What should I record in my crypto trade journal?
At minimum, each trade journal entry should include: the asset and trading pair; entry date, time, and price; exit date, time, and price; position size; planned stop-loss and take-profit levels; the actual outcome in monetary value and percentage; the reason the trade was taken and whether it met your plan's criteria; and any emotional notes — what you felt before, during, and after the trade. Optional but valuable additions include screenshots of the chart at entry and exit, notes on whether you followed your plan, and a brief post-trade assessment of what went well and what could be improved for future similar setups.
How often should I review my trade journal?
A practical review cadence for most traders is a brief review after each individual trade to capture observations while fresh, a deeper weekly review to assess patterns across the week's trades, and a comprehensive monthly review to evaluate overall performance metrics including win rate, average risk/reward realised, and performance by setup type. The monthly review is the most important — it generates the sample size needed to draw statistically meaningful conclusions rather than reacting to the noise of individual trade outcomes. Major strategy adjustments should only be made based on monthly or longer review data, not on the results of a handful of recent trades.
Common Misconceptions About Trade Journal
A trade journal is only necessary if I am losing money and trying to fix my trading.

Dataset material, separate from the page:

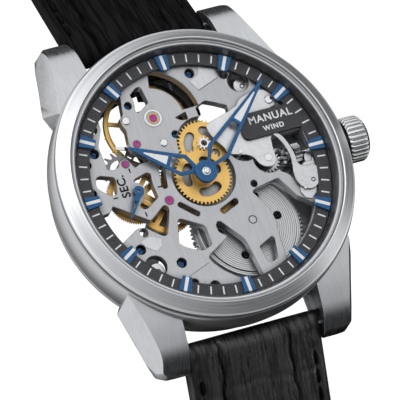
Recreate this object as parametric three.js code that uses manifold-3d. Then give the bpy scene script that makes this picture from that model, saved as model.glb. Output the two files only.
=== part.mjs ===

A trade journal is equally valuable for profitable traders. Without systematic documentation, even successful traders cannot identify precisely which setups, conditions, or behaviours are driving their results. This makes it impossible to deliberately replicate the most effective elements of their approach or to recognise early warning signs when something shifts. Profitable periods without a journal leave traders vulnerable — unable to explain their edge or protect it when market conditions change. Journalling when performing well creates the baseline against which performance deterioration can be detected and addressed early.
Recording only entry and exit prices is sufficient for a useful trade journal.
Price data alone is the least informative component of a trade journal. Knowing that you entered at $100 and exited at $95 tells you the outcome but nothing about why you took the trade, whether you followed your plan, how you felt during the position, or what led to the exit decision. The most valuable insights from trade journals come from the qualitative data — emotional state, decision rationale, plan adherence — which reveals the behavioural patterns driving results. A journal that records only numbers is a trade log; a journal that also captures reasoning and emotion is a genuine improvement tool.
I do not need a trade journal because I can remember my trades well enough.
Human memory is selectively unreliable when it comes to trading records. Psychological research consistently demonstrates that people remember successes more vividly than failures, attribute wins to skill and losses to bad luck, and unconsciously revise their recollection of decisions to appear more rational than they were in the moment. A trader who relies on memory for performance review will systematically over-credit their strengths and under-acknowledge their weaknesses. Written records at the time of execution are the only reliable defence against this bias and the only foundation for evidence-based performance improvement over time.